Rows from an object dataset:
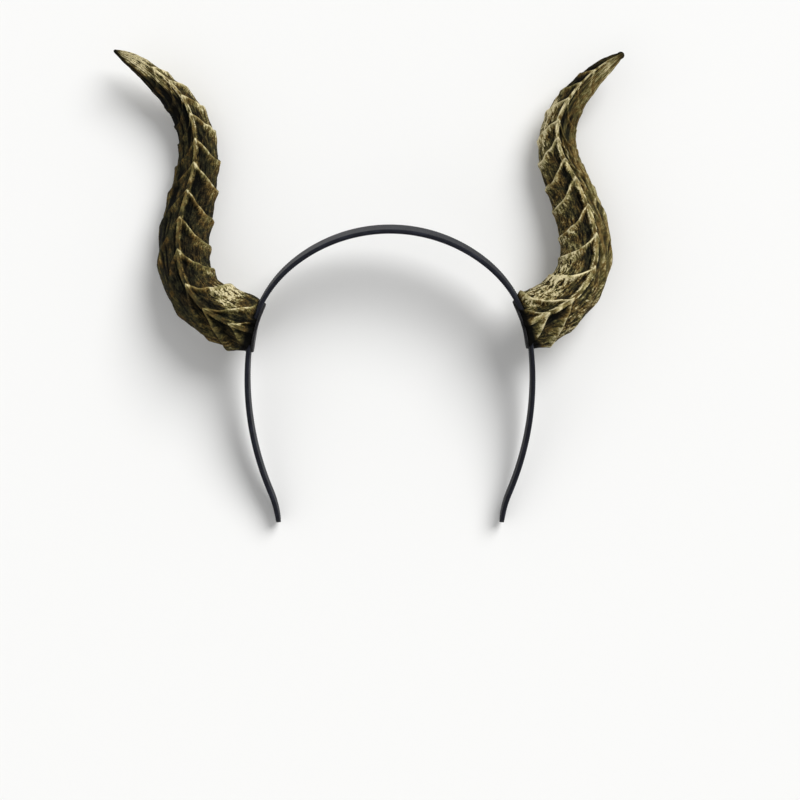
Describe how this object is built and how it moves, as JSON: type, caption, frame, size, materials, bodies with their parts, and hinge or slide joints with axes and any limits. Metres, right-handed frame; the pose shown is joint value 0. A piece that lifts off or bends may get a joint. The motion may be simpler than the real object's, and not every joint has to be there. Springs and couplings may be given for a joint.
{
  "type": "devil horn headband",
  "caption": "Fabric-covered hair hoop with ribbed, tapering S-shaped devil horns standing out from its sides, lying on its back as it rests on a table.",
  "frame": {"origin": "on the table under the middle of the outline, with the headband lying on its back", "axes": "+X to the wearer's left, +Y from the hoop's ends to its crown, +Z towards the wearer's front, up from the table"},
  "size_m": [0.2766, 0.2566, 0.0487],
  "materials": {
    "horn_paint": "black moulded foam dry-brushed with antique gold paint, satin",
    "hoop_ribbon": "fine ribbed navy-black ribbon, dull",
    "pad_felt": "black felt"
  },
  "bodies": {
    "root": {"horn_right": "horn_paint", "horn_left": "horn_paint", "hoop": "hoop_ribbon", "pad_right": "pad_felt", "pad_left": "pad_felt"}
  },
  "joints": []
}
==
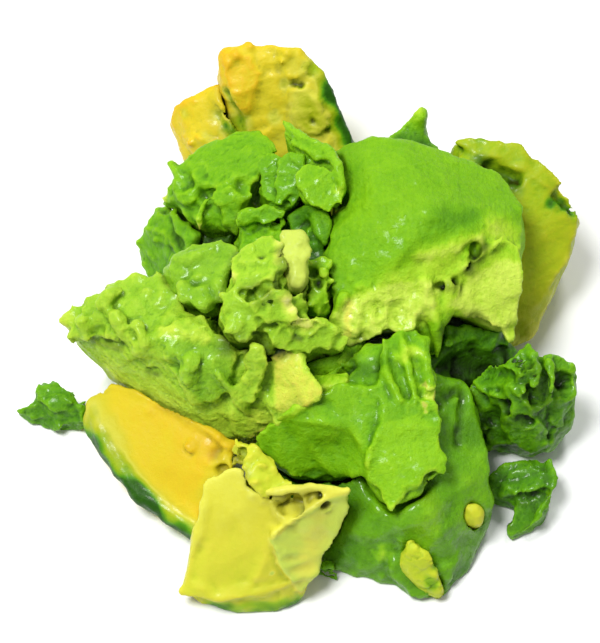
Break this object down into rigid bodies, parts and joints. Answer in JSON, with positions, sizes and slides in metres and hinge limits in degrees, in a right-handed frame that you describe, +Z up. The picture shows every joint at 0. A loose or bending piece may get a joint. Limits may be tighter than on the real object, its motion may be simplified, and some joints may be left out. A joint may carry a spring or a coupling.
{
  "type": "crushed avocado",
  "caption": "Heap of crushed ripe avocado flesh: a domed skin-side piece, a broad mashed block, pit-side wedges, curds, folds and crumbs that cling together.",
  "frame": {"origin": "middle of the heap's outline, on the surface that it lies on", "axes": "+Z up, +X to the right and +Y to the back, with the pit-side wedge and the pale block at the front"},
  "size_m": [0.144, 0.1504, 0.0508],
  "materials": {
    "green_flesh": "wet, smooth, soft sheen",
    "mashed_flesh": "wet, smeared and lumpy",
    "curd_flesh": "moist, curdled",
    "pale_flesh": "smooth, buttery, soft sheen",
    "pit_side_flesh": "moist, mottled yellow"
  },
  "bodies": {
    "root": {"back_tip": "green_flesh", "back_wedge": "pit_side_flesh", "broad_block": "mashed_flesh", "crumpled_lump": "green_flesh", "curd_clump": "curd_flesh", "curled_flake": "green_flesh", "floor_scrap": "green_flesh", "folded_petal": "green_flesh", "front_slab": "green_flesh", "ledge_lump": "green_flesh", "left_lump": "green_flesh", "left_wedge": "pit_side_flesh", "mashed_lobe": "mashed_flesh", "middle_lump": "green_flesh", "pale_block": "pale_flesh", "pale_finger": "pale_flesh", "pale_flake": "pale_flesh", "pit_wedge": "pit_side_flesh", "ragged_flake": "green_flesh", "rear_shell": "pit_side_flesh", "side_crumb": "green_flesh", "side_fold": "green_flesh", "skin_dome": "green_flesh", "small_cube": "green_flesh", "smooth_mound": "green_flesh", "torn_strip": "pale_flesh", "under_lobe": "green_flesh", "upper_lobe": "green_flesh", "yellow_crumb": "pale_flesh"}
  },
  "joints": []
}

** YOUR OBJECTIVE **
All lines holding the word "handed" should be picked out and copied.

** SOLVED EXERCISE **
Describe how this object is built and how it moves, as JSON: type, caption, frame, size, materials, bodies with their parts, and hinge or slide joints with axes and any limits. Metres, right-handed frame; the pose shown is joint value 0. A piece that lifts off or bends may get a joint. The motion may be simpler than the real object's, and not every joint has to be there. Springs and couplings may be given for a joint.
Break this object down into rigid bodies, parts and joints. Answer in JSON, with positions, sizes and slides in metres and hinge limits in degrees, in a right-handed frame that you describe, +Z up. The picture shows every joint at 0. A loose or bending piece may get a joint. Limits may be tighter than on the real object, its motion may be simplified, and some joints may be left out. A joint may carry a spring or a coupling.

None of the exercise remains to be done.